» **Supplied information**:
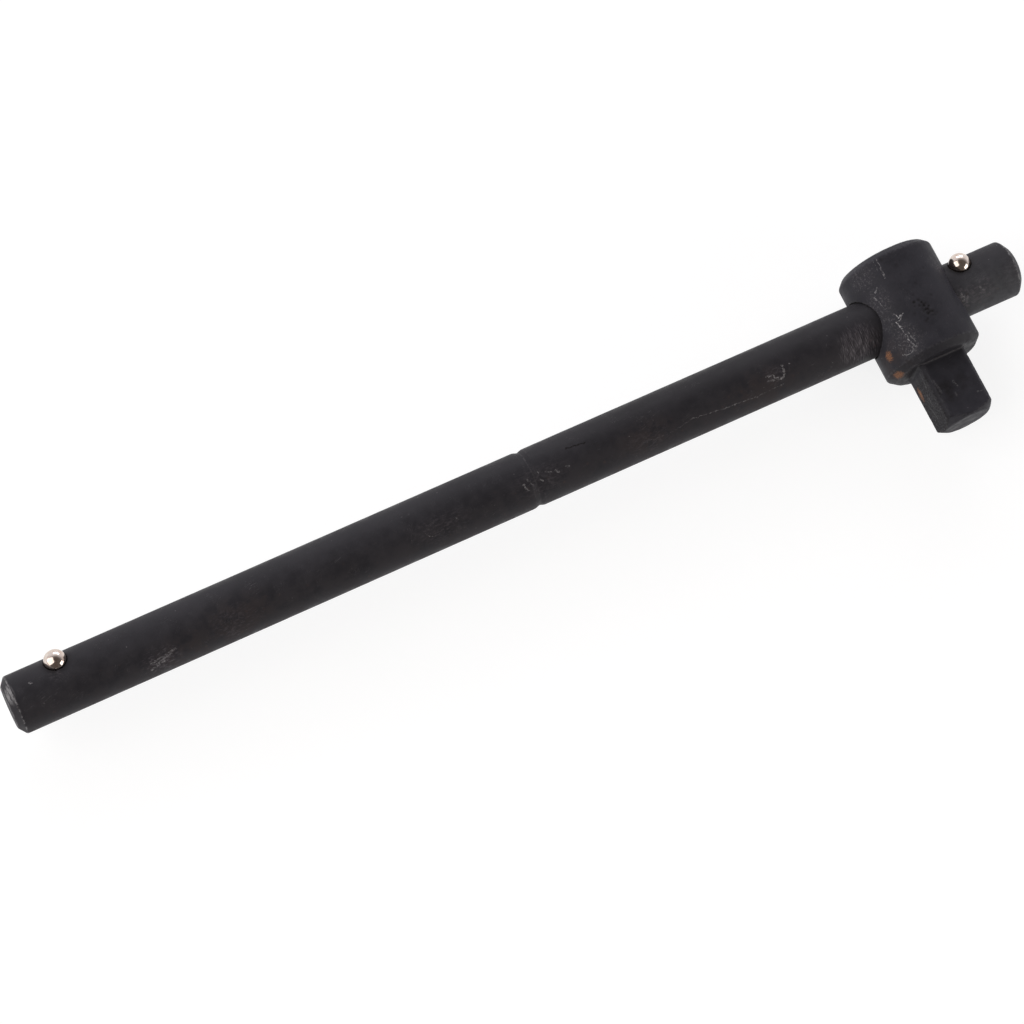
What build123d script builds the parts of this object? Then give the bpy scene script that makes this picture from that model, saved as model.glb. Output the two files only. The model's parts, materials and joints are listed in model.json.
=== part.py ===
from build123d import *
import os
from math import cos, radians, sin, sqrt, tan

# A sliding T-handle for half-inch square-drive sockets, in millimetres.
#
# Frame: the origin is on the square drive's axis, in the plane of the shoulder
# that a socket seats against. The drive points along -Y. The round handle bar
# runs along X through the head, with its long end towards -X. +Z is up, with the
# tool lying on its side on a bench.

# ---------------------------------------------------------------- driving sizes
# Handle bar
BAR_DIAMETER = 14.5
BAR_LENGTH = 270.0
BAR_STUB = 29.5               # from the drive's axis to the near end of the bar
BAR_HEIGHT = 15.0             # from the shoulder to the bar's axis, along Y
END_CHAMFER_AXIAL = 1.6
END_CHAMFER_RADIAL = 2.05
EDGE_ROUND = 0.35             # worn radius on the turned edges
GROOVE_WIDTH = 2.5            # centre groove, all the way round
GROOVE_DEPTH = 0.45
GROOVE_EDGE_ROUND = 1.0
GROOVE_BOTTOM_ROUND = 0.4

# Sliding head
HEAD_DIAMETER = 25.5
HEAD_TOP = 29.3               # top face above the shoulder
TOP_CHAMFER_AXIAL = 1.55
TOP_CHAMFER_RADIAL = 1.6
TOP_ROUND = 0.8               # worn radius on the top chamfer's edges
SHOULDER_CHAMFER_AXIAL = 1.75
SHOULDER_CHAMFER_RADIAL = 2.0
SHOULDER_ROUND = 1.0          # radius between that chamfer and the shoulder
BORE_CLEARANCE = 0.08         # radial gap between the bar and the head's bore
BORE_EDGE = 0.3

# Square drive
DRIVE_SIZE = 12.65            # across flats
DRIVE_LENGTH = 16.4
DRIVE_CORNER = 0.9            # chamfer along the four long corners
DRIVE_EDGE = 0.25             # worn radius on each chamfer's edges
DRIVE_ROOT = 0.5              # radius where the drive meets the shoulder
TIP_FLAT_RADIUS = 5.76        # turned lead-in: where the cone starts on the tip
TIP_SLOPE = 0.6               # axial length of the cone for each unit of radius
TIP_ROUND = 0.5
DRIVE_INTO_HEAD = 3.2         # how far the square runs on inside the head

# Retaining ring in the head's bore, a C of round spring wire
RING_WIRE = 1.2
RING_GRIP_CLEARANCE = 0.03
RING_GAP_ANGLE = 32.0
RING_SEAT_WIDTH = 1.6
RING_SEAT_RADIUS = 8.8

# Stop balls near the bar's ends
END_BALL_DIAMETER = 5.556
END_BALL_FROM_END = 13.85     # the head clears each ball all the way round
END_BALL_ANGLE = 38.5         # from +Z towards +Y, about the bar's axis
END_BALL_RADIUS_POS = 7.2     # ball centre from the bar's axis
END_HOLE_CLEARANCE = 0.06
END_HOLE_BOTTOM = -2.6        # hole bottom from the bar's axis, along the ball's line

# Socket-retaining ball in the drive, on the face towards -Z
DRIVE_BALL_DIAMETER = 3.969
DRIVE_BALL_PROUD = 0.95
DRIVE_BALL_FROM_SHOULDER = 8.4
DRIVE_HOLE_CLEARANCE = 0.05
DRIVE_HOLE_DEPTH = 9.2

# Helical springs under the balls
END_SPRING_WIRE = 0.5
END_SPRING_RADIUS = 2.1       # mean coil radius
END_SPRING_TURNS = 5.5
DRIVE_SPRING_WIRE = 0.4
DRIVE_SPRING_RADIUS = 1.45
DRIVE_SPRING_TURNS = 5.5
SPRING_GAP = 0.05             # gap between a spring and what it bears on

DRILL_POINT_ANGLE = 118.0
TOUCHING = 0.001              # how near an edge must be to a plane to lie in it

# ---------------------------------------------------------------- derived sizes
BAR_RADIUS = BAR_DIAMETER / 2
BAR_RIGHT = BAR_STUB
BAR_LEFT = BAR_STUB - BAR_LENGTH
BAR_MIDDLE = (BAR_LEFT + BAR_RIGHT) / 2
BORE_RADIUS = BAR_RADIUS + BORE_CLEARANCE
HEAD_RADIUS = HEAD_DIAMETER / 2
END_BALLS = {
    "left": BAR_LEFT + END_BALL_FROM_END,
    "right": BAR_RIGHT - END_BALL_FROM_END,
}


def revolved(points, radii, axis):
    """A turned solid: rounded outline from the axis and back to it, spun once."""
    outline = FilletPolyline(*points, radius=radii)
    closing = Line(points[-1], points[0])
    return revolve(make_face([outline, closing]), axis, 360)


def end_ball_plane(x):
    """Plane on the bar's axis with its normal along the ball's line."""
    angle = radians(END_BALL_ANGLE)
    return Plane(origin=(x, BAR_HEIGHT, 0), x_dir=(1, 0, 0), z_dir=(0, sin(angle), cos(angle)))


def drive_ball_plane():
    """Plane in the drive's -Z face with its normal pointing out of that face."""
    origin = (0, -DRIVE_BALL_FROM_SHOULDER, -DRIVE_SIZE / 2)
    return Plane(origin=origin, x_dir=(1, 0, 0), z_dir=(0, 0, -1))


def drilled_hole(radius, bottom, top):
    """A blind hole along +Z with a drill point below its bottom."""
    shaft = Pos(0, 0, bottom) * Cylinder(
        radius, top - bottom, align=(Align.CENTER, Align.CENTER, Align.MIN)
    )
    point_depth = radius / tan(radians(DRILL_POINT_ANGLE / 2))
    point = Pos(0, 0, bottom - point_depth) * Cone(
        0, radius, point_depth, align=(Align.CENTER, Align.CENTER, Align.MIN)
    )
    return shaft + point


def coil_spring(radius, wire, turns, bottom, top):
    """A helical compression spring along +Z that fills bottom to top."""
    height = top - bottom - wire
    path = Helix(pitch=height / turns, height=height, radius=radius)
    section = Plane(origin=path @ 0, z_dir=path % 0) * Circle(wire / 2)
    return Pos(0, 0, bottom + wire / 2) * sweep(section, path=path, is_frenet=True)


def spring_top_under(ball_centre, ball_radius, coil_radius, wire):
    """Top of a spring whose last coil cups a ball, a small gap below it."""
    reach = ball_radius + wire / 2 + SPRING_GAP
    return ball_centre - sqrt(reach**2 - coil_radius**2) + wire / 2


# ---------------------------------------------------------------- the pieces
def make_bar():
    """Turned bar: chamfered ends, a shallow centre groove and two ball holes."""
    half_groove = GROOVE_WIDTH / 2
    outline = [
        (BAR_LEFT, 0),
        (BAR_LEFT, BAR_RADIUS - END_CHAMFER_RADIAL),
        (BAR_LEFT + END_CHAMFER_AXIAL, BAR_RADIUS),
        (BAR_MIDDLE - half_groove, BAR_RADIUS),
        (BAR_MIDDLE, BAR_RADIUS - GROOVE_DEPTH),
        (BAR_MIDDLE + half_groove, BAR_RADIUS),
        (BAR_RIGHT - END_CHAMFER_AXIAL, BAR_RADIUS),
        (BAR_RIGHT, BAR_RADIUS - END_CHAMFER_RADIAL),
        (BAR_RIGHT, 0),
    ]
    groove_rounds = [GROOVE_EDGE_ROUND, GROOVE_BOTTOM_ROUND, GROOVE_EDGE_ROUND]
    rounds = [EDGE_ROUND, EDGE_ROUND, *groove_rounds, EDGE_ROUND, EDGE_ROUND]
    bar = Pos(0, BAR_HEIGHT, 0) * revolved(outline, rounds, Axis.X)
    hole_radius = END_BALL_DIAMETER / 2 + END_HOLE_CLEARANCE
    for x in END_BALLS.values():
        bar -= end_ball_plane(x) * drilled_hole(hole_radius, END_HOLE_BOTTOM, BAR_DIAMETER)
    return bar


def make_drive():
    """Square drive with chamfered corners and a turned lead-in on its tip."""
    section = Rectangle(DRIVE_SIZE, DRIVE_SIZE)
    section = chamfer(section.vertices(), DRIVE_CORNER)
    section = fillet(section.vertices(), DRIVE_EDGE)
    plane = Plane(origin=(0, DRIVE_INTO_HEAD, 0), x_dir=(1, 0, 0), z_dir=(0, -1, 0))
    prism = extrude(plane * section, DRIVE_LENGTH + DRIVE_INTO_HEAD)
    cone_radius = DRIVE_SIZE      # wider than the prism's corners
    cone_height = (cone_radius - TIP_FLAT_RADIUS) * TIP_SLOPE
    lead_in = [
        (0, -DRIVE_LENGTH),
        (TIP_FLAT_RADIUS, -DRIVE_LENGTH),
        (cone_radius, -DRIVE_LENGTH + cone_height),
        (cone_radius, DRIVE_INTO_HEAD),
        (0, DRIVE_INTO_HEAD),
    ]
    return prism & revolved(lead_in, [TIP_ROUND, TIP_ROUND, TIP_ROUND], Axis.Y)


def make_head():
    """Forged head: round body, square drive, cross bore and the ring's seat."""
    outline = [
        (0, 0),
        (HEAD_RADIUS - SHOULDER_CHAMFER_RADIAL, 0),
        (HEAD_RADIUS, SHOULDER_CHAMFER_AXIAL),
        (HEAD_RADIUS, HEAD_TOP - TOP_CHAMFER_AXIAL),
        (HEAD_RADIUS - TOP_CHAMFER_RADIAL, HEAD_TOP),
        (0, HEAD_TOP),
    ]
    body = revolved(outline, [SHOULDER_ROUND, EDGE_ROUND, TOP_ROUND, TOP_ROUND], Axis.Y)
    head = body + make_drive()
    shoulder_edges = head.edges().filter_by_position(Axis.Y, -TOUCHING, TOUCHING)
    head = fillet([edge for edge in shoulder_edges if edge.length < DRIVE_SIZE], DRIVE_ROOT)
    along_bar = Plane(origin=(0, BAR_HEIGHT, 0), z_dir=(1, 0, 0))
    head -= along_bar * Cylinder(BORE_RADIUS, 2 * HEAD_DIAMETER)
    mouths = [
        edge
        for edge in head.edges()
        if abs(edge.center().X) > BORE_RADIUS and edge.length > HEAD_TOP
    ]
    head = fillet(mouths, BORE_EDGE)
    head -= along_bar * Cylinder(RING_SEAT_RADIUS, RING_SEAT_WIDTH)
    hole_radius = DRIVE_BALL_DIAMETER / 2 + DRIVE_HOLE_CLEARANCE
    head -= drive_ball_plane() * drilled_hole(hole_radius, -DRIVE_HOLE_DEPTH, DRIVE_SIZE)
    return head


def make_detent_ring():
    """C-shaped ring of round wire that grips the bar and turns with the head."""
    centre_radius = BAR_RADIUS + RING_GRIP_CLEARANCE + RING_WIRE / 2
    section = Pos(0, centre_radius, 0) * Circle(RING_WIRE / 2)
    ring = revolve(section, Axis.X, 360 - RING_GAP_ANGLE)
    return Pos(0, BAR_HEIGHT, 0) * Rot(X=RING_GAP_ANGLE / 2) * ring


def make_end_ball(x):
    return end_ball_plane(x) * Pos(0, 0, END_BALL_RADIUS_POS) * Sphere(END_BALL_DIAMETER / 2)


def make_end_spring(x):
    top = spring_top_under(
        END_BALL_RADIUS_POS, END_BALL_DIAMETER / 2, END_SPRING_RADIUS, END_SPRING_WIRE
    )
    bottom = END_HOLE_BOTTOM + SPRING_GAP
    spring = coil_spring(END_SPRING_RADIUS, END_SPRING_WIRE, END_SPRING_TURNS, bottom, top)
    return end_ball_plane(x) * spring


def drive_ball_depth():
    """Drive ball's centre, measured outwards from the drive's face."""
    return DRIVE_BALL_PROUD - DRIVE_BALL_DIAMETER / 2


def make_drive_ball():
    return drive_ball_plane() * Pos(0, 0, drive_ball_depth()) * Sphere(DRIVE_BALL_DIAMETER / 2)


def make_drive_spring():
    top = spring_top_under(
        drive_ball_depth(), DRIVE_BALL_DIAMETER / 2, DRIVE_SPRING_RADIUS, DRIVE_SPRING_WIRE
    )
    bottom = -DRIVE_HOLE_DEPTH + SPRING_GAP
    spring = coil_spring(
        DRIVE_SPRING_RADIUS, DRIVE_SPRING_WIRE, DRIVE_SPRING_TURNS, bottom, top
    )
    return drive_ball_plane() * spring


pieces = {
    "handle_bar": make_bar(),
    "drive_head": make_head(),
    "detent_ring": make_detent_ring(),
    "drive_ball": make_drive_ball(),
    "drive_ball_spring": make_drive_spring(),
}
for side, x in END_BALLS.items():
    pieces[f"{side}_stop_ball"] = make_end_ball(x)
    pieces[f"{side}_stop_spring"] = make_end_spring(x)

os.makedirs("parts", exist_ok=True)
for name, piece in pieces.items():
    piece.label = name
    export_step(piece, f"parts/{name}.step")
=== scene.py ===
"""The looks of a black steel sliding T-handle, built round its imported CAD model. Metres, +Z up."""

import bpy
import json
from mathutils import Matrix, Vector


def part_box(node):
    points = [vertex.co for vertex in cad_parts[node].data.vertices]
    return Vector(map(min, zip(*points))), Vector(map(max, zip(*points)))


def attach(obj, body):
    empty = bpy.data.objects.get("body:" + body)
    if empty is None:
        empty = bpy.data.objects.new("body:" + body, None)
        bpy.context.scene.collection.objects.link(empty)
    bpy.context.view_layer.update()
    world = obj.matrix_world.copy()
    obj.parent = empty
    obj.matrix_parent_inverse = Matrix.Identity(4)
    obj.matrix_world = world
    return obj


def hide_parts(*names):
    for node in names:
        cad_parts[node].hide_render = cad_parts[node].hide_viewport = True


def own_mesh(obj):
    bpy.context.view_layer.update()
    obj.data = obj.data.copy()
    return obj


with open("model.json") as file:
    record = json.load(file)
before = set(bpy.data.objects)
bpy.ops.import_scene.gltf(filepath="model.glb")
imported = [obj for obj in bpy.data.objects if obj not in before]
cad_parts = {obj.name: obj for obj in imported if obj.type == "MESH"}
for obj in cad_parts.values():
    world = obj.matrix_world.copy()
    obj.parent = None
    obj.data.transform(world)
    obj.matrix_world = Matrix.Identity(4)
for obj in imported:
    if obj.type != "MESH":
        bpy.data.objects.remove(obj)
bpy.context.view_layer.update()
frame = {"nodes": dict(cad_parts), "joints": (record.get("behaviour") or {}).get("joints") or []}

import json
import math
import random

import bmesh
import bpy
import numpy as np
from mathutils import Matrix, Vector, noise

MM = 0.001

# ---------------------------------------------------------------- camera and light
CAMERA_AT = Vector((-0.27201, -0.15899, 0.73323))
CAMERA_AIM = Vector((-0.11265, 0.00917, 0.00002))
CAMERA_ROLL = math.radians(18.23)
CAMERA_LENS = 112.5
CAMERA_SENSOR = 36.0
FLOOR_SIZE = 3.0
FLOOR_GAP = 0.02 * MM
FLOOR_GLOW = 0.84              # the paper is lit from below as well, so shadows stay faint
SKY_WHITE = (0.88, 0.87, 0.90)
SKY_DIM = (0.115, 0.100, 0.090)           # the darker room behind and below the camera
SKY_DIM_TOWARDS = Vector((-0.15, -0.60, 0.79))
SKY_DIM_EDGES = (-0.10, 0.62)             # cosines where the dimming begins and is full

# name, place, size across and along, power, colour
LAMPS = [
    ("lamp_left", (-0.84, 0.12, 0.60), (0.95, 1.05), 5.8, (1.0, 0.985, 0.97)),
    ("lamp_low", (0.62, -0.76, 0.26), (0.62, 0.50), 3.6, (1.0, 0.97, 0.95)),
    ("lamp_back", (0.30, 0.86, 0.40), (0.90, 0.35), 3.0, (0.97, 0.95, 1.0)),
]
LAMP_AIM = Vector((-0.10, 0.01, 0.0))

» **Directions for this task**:
Retype exactly the lines above, from the one with "for side, x" through the one with "for node in", inclusive.

» **Complete answer**:
for side, x in END_BALLS.items():
    pieces[f"{side}_stop_ball"] = make_end_ball(x)
    pieces[f"{side}_stop_spring"] = make_end_spring(x)

os.makedirs("parts", exist_ok=True)
for name, piece in pieces.items():
    piece.label = name
    export_step(piece, f"parts/{name}.step")
=== scene.py ===
"""The looks of a black steel sliding T-handle, built round its imported CAD model. Metres, +Z up."""

import bpy
import json
from mathutils import Matrix, Vector


def part_box(node):
    points = [vertex.co for vertex in cad_parts[node].data.vertices]
    return Vector(map(min, zip(*points))), Vector(map(max, zip(*points)))


def attach(obj, body):
    empty = bpy.data.objects.get("body:" + body)
    if empty is None:
        empty = bpy.data.objects.new("body:" + body, None)
        bpy.context.scene.collection.objects.link(empty)
    bpy.context.view_layer.update()
    world = obj.matrix_world.copy()
    obj.parent = empty
    obj.matrix_parent_inverse = Matrix.Identity(4)
    obj.matrix_world = world
    return obj


def hide_parts(*names):
    for node in names:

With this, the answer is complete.